Flip Strategy 7: Joint Venture with Seller

Offer to rehab the property on the seller’s behalf. Title is placed in trust, and a new occupant is brought in to cover all expenses. At the trust’s termination, proceeds are shared between the seller, the investor, and the occupant based on pre-agreed splits. This structure works well for free-and-clear properties or sellers with equity who wish to participate without managing the property.


Flip Strategy 8: Build-to-Exit Through Deferred Transfer

Instead of assigning or wholesaling, consider using the EHTrust™ to control a property during rehab or occupancy while gradually preparing it for a clean retail sale. After taking title into the trust and assigning yourself as Investor Beneficiary, complete the repairs, then identify a qualified buyer.
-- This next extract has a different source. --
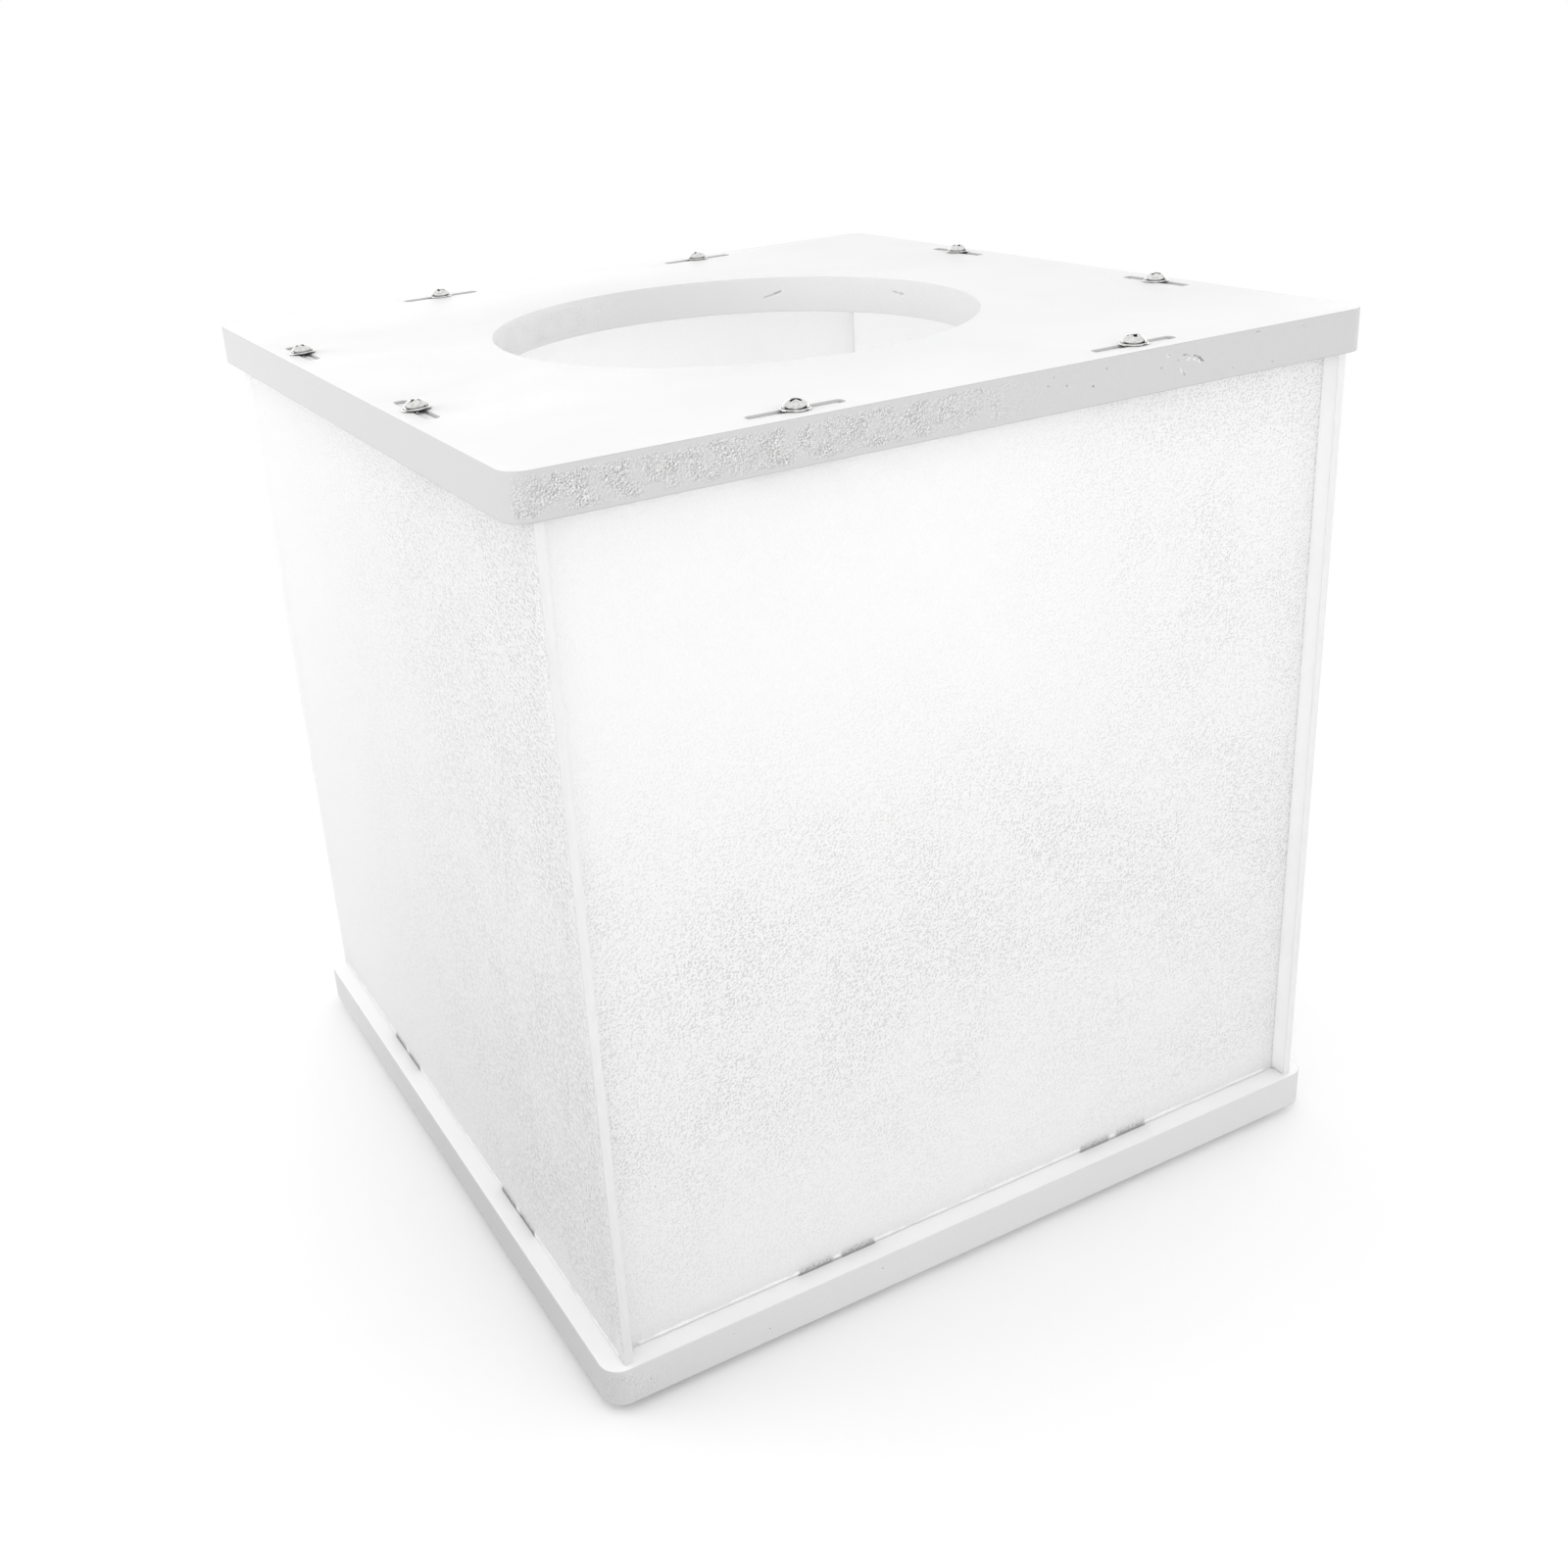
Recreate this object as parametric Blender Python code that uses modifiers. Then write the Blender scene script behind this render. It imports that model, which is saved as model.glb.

Allow the buyer to occupy the property under a lease agreement and a conditional Beneficiary Agreement that defines a future buyout.

This strategy offers a compliant pathway to seller-exit without recording a title transfer prematurely. It provides time to resolve seasoning issues, assist buyers in qualifying, and stage the property for resale. All parties’ obligations, offsets, and termination rights must be clearly defined in the trust documentation.

Important Notes

All obligations to pay mortgage, taxes, insurance, and maintenance should derive from the trust and Beneficiary Agreement—not from occupancy alone. Occupancy must be secured by separate lease agreements executed under trust direction. Offsets in favor of contributing beneficiaries must be clearly documented to preserve their enforceability.

The EHTrust™ model separates title from benefit and offers scalable, asset-protected flipping strategies across all deal types. Where original financing remains in place, it is strongly advised that the Settlor (original borrower) retain a nominal beneficiary interest to preserve Garn-St. Germain protections.

This summary is not legal advice. Consult qualified counsel before structuring any transaction.